REQUIREMENTS: Quote the whole listing verbatim.

DATA:
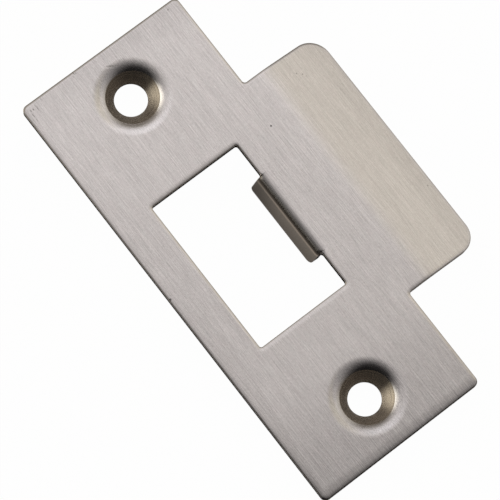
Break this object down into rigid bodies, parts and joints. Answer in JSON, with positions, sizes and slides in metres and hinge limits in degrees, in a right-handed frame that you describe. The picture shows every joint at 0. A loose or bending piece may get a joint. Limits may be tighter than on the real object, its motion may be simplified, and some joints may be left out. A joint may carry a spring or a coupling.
{
  "type": "door strike plate",
  "caption": "Door strike plate: flat sheet plate with a rectangular latch opening, a lip bent down at one side, a folded tang in the opening and dimpled screw holes.",
  "frame": {"origin": "midway between the two screw holes, at the middle of the latch opening, on the back face that seats in the door frame", "axes": "+X towards the lip, +Y along the plate's length, +Z out of the front face"},
  "size_m": [0.0368, 0.0636, 0.0041],
  "materials": {
    "brushed_nickel": "satin brushed nickel on steel, grain along the plate's length"
  },
  "bodies": {
    "root": {"strike_plate": "brushed_nickel"}
  },
  "joints": []
}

EXERCISE RESULT:
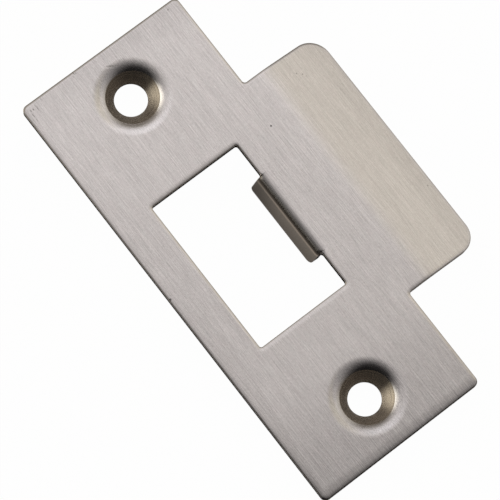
Break this object down into rigid bodies, parts and joints. Answer in JSON, with positions, sizes and slides in metres and hinge limits in degrees, in a right-handed frame that you describe. The picture shows every joint at 0. A loose or bending piece may get a joint. Limits may be tighter than on the real object, its motion may be simplified, and some joints may be left out. A joint may carry a spring or a coupling.
{
  "type": "door strike plate",
  "caption": "Door strike plate: flat sheet plate with a rectangular latch opening, a lip bent down at one side, a folded tang in the opening and dimpled screw holes.",
  "frame": {"origin": "midway between the two screw holes, at the middle of the latch opening, on the back face that seats in the door frame", "axes": "+X towards the lip, +Y along the plate's length, +Z out of the front face"},
  "size_m": [0.0368, 0.0636, 0.0041],
  "materials": {
    "brushed_nickel": "satin brushed nickel on steel, grain along the plate's length"
  },
  "bodies": {
    "root": {"strike_plate": "brushed_nickel"}
  },
  "joints": []
}